Where both teachers seem to converge is in their emphasis on water contamination, a subject that's now buzzing nationally.
Oriabure bought her students kits so they could test all of the water fountains and sinks at Hillcrest, which is housed in a building with pipes from the 1950s. They're set to present their findings to the school board in the next few weeks, to supplement similar investigations by public officials that the teenagers considered too superficial.
During spring break, Shen asked students of hers who were traveling to bring back a water sample for testing.
These experiments come on the heels of recent studies that indicate millions of Americans may be drinking unsafe water because of lead contamination. Despite concerns over possible Flint-level crises around the country, President Trump rolled back Obama-era reforms curtailing water pollution with a directive in February.
"If you're teaching environmental science, you have to be current," Oriabure said.
She requires her students to watch the news and stay up on environmental policy. Shen also asks kids to tune in — whenever there's a major political event, they choose relevant stories to discuss.
"I've taught them how to read an article with lots of grains of salt," she said.

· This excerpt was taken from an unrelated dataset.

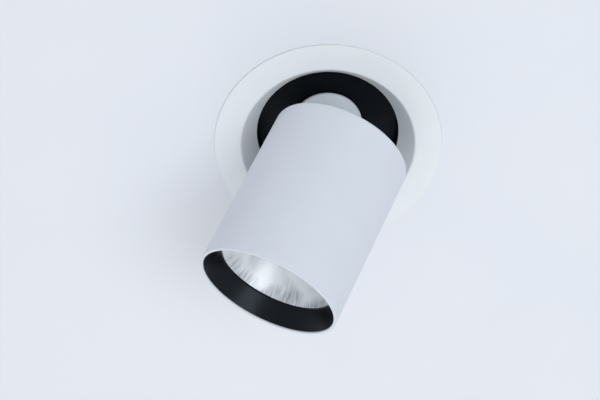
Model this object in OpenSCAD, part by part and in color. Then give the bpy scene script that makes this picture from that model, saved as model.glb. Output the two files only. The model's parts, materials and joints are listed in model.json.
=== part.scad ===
// Adjustable recessed downlight: a tubular spotlight head on a turning and tilting arm, hung in a
// round trim that clips into a cut-out in the ceiling. Millimetres. The origin is the centre of the
// flange's back face, on the ceiling's surface, and +Z points up into the ceiling void. The head
// tilts towards +X and is drawn at the tilt that it is shown at.

/* [Trim ring] */
// Diameter of the cut-out in the ceiling
cutout_d = 115; // [114:1:118]
// Cover of the flange round the cut-out
flange_cover = 5; // [4:0.5:10]
// Thickness of the flange at its inner lip
flange_t = 1.6; // [1.3:0.1:2.2]
// Thickness of the flange at its outer edge
flange_edge_t = 1.0; // [0.6:0.1:1.2]
// Diameter of the well at the top of the cone
well_d = 79; // [78:0.2:80]
// How far the cone opens from the well to the flange
cone_run = 8; // [7:0.1:9.4]
// Height of the cone's top above the ceiling's surface
cone_h = 11.9; // [11.5:0.1:13]
// Wall of the cone, measured across it
cone_wall = 2.2; // [1.6:0.2:2.6]
// Radius of the cone's lip
lip_r = 1.2; // [0.6:0.2:1.4]
// Width of the rim that the can stands on
seat_w = 5; // [4.2:0.2:5.4]

/* [Well can] */
// Height of the well's ceiling above the ceiling's surface
well_h = 25.1; // [24.7:0.2:31.1]
// Sheet of the can
can_t = 1.5; // [1.2:0.1:2]
// Corner radius of the can, inside
can_corner_r = 2.5; // [1:0.5:4]
// Distance of the can's screws outside its rim
can_screw_out = 3.7; // [3.5:0.1:4.2]

/* [Turret] */
// Diameter of the turning disc
disc_d = 39; // [34:0.5:46]
// Thickness of the disc
disc_t = 1.6; // [1.4:0.1:2.2]
// Bevel on the disc's rim
disc_bevel = 0.6; // [0.3:0.1:1]
// Outer diameter of the hollow spindle
spindle_d = 10; // [9:0.5:11]
// Bore of the spindle, for the leads
spindle_bore_d = 7; // [5:0.5:7.5]
// Diameter of the arm's foot
foot_d = 24; // [22.5:0.5:26]
// Thickness of the arm's foot
foot_t = 6; // [5:0.5:7]
// Spacing of the foot's two screws
foot_screw_spacing = 17; // [16.5:0.5:17.5]
// Circle of the pan stop's peg
stop_circle_d = 29; // [27:0.5:34]
// Diameter of the peg
stop_peg_d = 2.4; // [1.6:0.2:2.6]
// Width of the stop washer's finger
stop_finger_w = 2.4; // [1.6:0.2:2.6]

/* [Arm and tilt joint] */
// Depth of the tilt pin's axis below the ceiling's surface
pivot_drop = 27.5; // [27:0.5:30]
// Width of the arm, in the plane of the tilt
arm_w = 12; // [10:0.5:13]
// Thickness of the arm, along the pin
arm_t = 8; // [7:0.5:9]
// Diameter of the arm's eye
eye_d = 16; // [14:0.5:17]
// Diameter of the tilt pin
pin_d = 6; // [5:0.5:7]
// Thickness of each ear of the yoke
ear_t = 3; // [2:0.5:4]
// Thickness of the friction washers beside the eye
tilt_washer_t = 0.8; // [0.5:0.1:1.2]
// Tilt that the head is shown at
rest_tilt = 35; // [20:0.5:45]
// Greatest tilt
max_tilt = 70; // [55:1:70]

/* [Head] */
// Outer diameter of the head
head_d = 76.5; // [74.5:0.5:77]
// Length of the head
head_l = 96.4; // [94:0.2:110]
// Wall of the tube
head_wall = 1.5; // [1.3:0.1:2]
// Thickness of the closed back
back_t = 2.5; // [2:0.1:3.2]
// Radius of the back's outer corner
back_corner_r = 3; // [1.5:0.5:4]
// Distance from the back's outer face to the tilt pin
pivot_setback = 17.9; // [16.9:0.1:18.5]

/* [Heat sink] */
// Distance from the tilt pin to the yoke's seat
seat_drop = 16; // [15:0.5:18]
// Height of the pedestal under the yoke
pedestal_h = 10; // [9:0.5:13]
// Margin of the pedestal round the yoke's corners
pedestal_margin = 0.5; // [0.4:0.1:2]
// Thickness of the sink's base
sink_base_t = 6; // [4:0.5:7]
// Number of cooling fins
fins = 20; // [12:2:24]
// Thickness of a fin
fin_t = 1.4; // [1:0.1:1.8]
// Height of the fins
fin_h = 14; // [6:1:15]
// Distance of the back's posts from the sink's edge
post_inset = 3.1; // [2.5:0.1:4]

/* [Light engine] */
// Side of the square light board
board_w = 19; // [17:0.5:20]
// Thickness of the light board
board_t = 1.6; // [1:0.1:1.8]
// Diameter of the lit area
emitter_d = 14.5; // [12:0.5:15]
// Diameter of the board's holder
holder_d = 44; // [42:0.5:48]
// Thickness of the holder
holder_t = 5; // [4.5:0.5:6]
// Diameter of the reflector's neck
neck_d = 17; // [16:0.5:18]
// Sheet of the reflector
reflector_t = 1.2; // [0.8:0.1:1.4]
// Depth of the baffle behind the mouth
baffle_depth = 11; // [9:0.2:12.4]
// Inner diameter of the baffle
baffle_bore_d = 62.6; // [59:0.2:64]
// Sheet of the baffle
baffle_t = 1.2; // [0.8:0.1:1.6]
// Length of the baffle's skirt
baffle_skirt_l = 15.7; // [13:0.1:18]

/* [Ceiling clips] */
// Gap between the clip brackets and the can's rim
clip_gap = 0.2; // [0.2:0.1:0.8]
// Height of the clip pins above the ceiling's surface
clip_pin_h = 20.5; // [20:0.5:23]
// Diameter of a clip pin
clip_pin_d = 3; // [2.6:0.1:3.2]
// Width of a wing at its root
wing_w = 19; // [18:0.5:22]
// Width of a wing at its tip
wing_tip_w = 11; // [8:0.5:14]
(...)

Though Shen described herself as a tree hugger, she doesn't expect all of her kids to adopt her views. She appreciates that environmental science is never black or white and raises complicated ethical questions. If a farmer in Brazil practices slash-and-burn agriculture so he can feed his family, she asked, is he really evil?
But while Shen does add nuance to her subject, she also tries to teach teenagers practical ways to be responsible by recycling, or by using a cup instead of running the tap while they brush their teeth.
"It's not about winning or losing," she said. "It's about how to coexist."